** BEGIN **

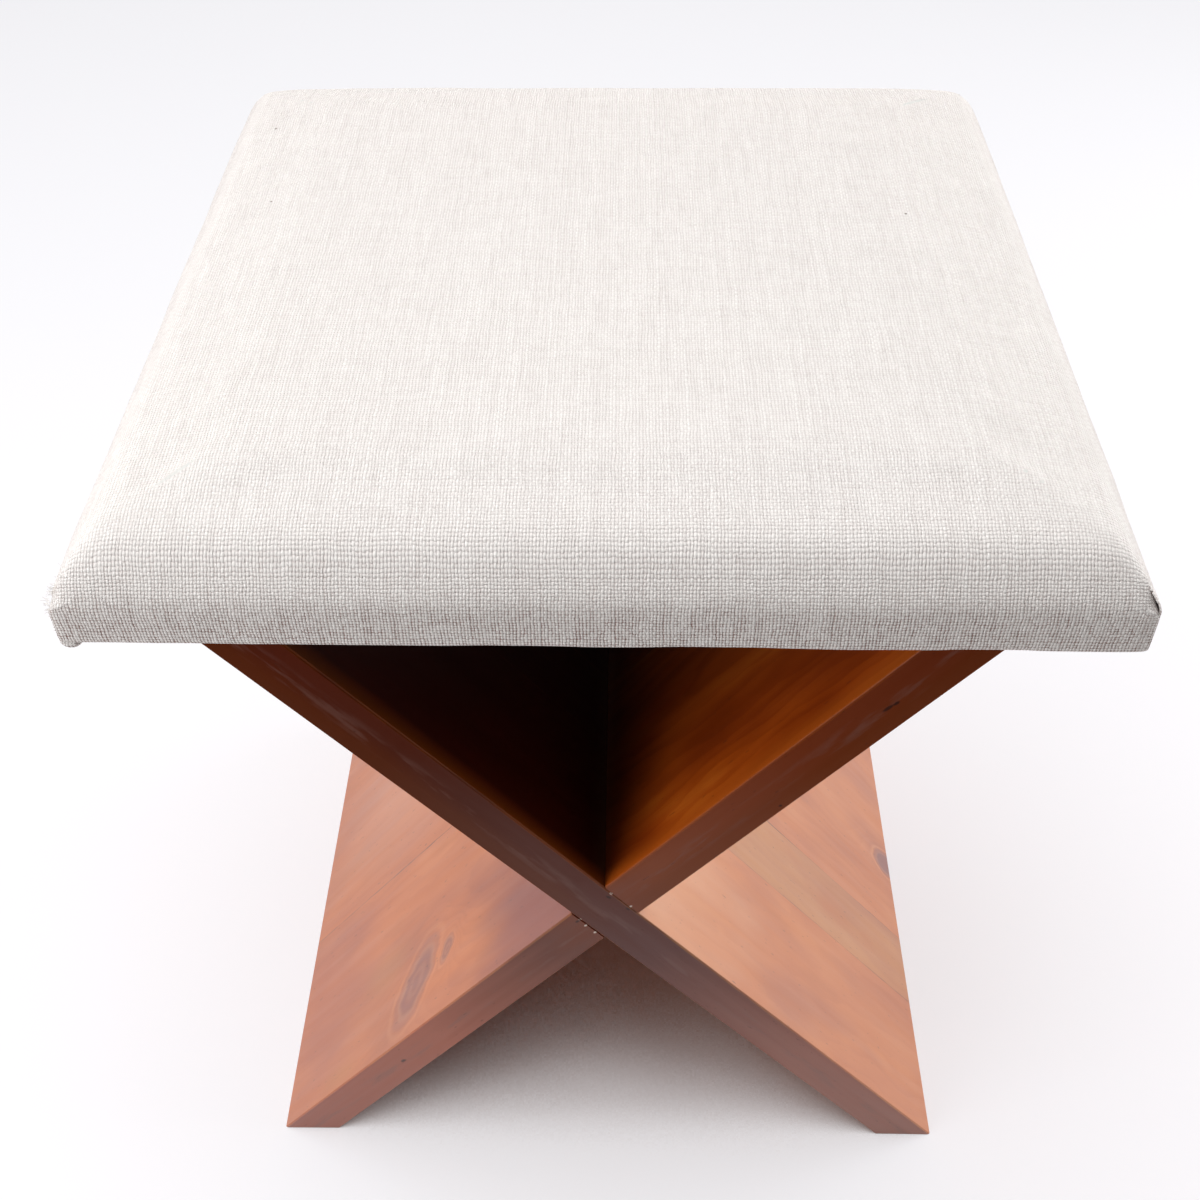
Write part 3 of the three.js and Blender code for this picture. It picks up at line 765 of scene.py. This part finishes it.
def plain_weave(name, light, shade, gap, husks):
    """Dull linen threads in relief, dark in the gaps. A husk is a speck (across, along, size) in mm."""
    material, tree = new_material(name)
    flat = add(tree, "ShaderNodeUVMap", uv_map=UV_MM)
    drift = add(
        tree,
        "ShaderNodeTexNoise",
        flat,
        sockets={"Scale": 1 / 12, "Detail": 4, "Roughness": 0.65},
        noise_dimensions="2D",
    )
    drift = add(tree, MATH, drift, drift_mm, -drift_mm / 2, operation="MULTIPLY_ADD")
    across, along = add(tree, "ShaderNodeSeparateXYZ", flat).node.outputs[:2]
    strands = []
    for over, threads in ((across, warp), (along, weft)):
        moved = add(tree, MATH, over, drift, operation="ADD")
        counted = add(tree, MATH, moved, 1 / threads[0], operation="MULTIPLY")
        number = add(tree, MATH, counted, operation="FLOOR")
        inside = add(tree, MATH, counted, number, operation="SUBTRACT")
        strands.append((counted, number, inside))

    rounds = []
    heights = []
    tones = []
    for side in (0, 1):
        counted, number, inside = strands[side]
        other_counted = strands[1 - side][0]
        length = (along, across)[side]
        thin, thick, stretch = (warp, weft)[side][1:]

        # Thick and thin places and slubs along this one thread
        slub_place = add(tree, MATH, length, 1 / stretch, operation="MULTIPLY")
        slub_place = add(tree, "ShaderNodeCombineXYZ", slub_place, number, side * 7.0)
        slub = add(tree, "ShaderNodeTexNoise", slub_place, sockets={"Scale": 1.7, "Detail": 2})
        strand_tone = add(tree, "ShaderNodeTexWhiteNoise", sockets={"W": number}, noise_dimensions="1D")
        crowded = add(tree, MATH, strand_tone, crowding, -0.5 - crowding / 2, operation="MULTIPLY_ADD")
        across_strand = add(tree, MATH, inside, crowded, operation="ADD")
        across_strand = add(tree, MATH, across_strand, operation="ABSOLUTE")
        half = add(tree, RANGE, slub, 0.3, 0.7, thin, thick)
        across_strand = add(tree, MATH, across_strand, half, operation="DIVIDE")
        across_strand = add(tree, MATH, across_strand, across_strand, operation="MULTIPLY")
        round_top = add(tree, MATH, 1.0, across_strand, operation="SUBTRACT")

        # Over and under the threads it crosses
        turn = add(tree, MATH, other_counted, number, operation="ADD")
        turn = add(tree, MATH, turn, math.pi, operation="MULTIPLY")
        turn = add(tree, MATH, turn, operation="SINE")
        lift = add(tree, MATH, turn, *((0.5, 0.15), (-0.5, 0.0))[side], operation="MULTIPLY_ADD")
        height = add(tree, MATH, round_top, lift, operation="ADD")
        rounds.append(round_top)
        heights.append(height)
        fine = add(tree, MATH, strand_tone, (0.3, 0.1)[side], slub, operation="MULTIPLY_ADD")
        tones.append(fine)

    relief = add(tree, MATH, heights[0], heights[1], operation="MAXIMUM")
    weft_up = add(tree, MATH, heights[1], heights[0], operation="GREATER_THAN")
    tone = add(tree, MIX, sockets={0: weft_up, 2: tones[0], 3: tones[1]}, out=0)
    tone = add(tree, RANGE, tone, 0.3, 0.95, 0.0, 1.0)
    colour = add(tree, MIX, sockets={0: tone, 6: linear(shade), 7: linear(light)}, **BLEND)
    low = add(tree, RANGE, relief, 0.3, 1.4, 1.0, 0.0)
    for round_top, dark in zip(rounds, (0.65, 0.4)):
        between = add(tree, RANGE, round_top, 0.0, 0.65, dark, 0.0)
        low = add(tree, MATH, low, between, operation="MAXIMUM")

    # No two crossings are pulled equally tight
    crossing = add(tree, "ShaderNodeCombineXYZ", strands[0][1], strands[1][1], 0.0)
    crossing = add(tree, "ShaderNodeTexWhiteNoise", crossing, noise_dimensions="2D")
    crossing = add(tree, RANGE, crossing, 0.0, 1.0, 0.4, 1.6)
    low = add(tree, MATH, low, crossing, operation="MULTIPLY", use_clamp=True)

    # The gaps are deep, so they show darkest on the upright faces, which the light from above only grazes
    facing = add(tree, "ShaderNodeNewGeometry", out=1)
    facing = add(tree, "ShaderNodeSeparateXYZ", facing, out=2)
    grazed = add(tree, RANGE, facing, 0.0, 0.8, 1.0, 0.2)
    low = add(tree, MATH, low, grazed, operation="MULTIPLY")
    colour = add(tree, MIX, sockets={0: low, 6: colour, 7: linear(gap)}, **BLEND)
    for at_across, at_along, size_mm in husks:
        off = add(tree, "ShaderNodeVectorMath", flat, (at_across, at_along, 0), out=1, operation="DISTANCE")
        husk = add(tree, RANGE, off, 0.4 * size_mm, 0.6 * size_mm, 0.8, 0.0)
        colour = add(tree, MIX, sockets={0: husk, 6: colour, 7: linear("6a5a48")}, **BLEND)
    fuzz = add(tree, "ShaderNodeTexNoise", flat, sockets={"Scale": 4, "Detail": 2}, noise_dimensions="2D")
    relief = add(tree, MATH, fuzz, 0.25, relief, operation="MULTIPLY_ADD")
    bump = add(tree, "ShaderNodeBump", sockets={"Strength": 0.8, "Distance": 0.45 * mm, "Height": relief})
    shader = add(
        tree,
        "ShaderNodeBsdfPrincipled",
        colour,
        sockets={"Roughness": 0.9, "Specular IOR Level": 0.2, "Normal": bump},
    )
    add(tree, "ShaderNodeOutputMaterial", shader)
    return material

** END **

In the listing above, reproduce the first line and each one after it through the line that contains "thin, thick, stretch".

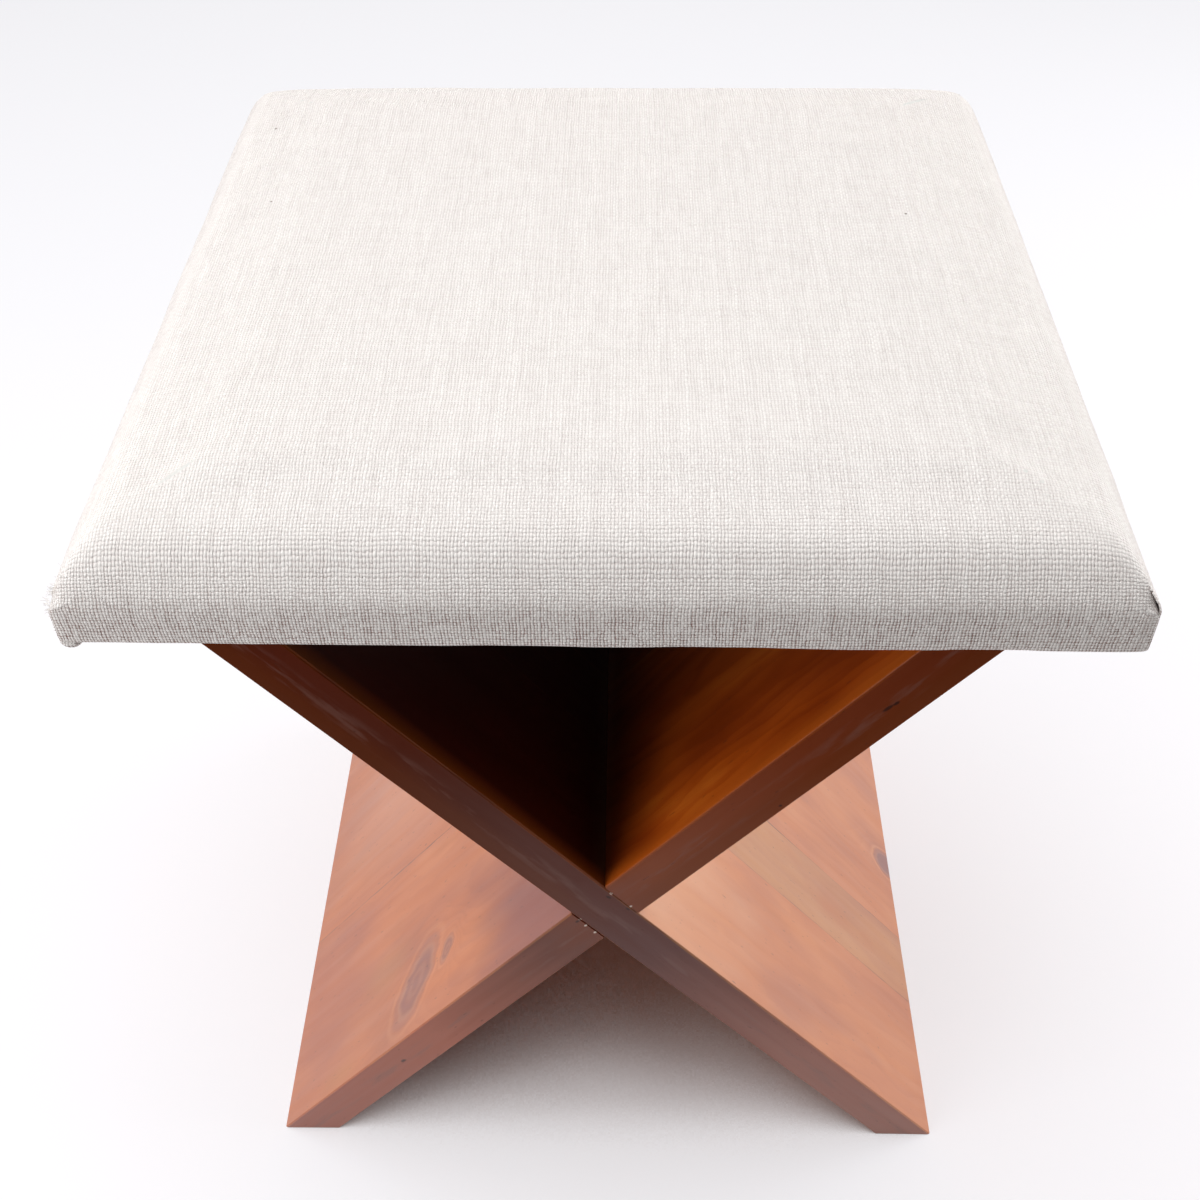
Write part 3 of the three.js and Blender code for this picture. It picks up at line 765 of scene.py. This part finishes it.
def plain_weave(name, light, shade, gap, husks):
    """Dull linen threads in relief, dark in the gaps. A husk is a speck (across, along, size) in mm."""
    material, tree = new_material(name)
    flat = add(tree, "ShaderNodeUVMap", uv_map=UV_MM)
    drift = add(
        tree,
        "ShaderNodeTexNoise",
        flat,
        sockets={"Scale": 1 / 12, "Detail": 4, "Roughness": 0.65},
        noise_dimensions="2D",
    )
    drift = add(tree, MATH, drift, drift_mm, -drift_mm / 2, operation="MULTIPLY_ADD")
    across, along = add(tree, "ShaderNodeSeparateXYZ", flat).node.outputs[:2]
    strands = []
    for over, threads in ((across, warp), (along, weft)):
        moved = add(tree, MATH, over, drift, operation="ADD")
        counted = add(tree, MATH, moved, 1 / threads[0], operation="MULTIPLY")
        number = add(tree, MATH, counted, operation="FLOOR")
        inside = add(tree, MATH, counted, number, operation="SUBTRACT")
        strands.append((counted, number, inside))

    rounds = []
    heights = []
    tones = []
    for side in (0, 1):
        counted, number, inside = strands[side]
        other_counted = strands[1 - side][0]
        length = (along, across)[side]
        thin, thick, stretch = (warp, weft)[side][1:]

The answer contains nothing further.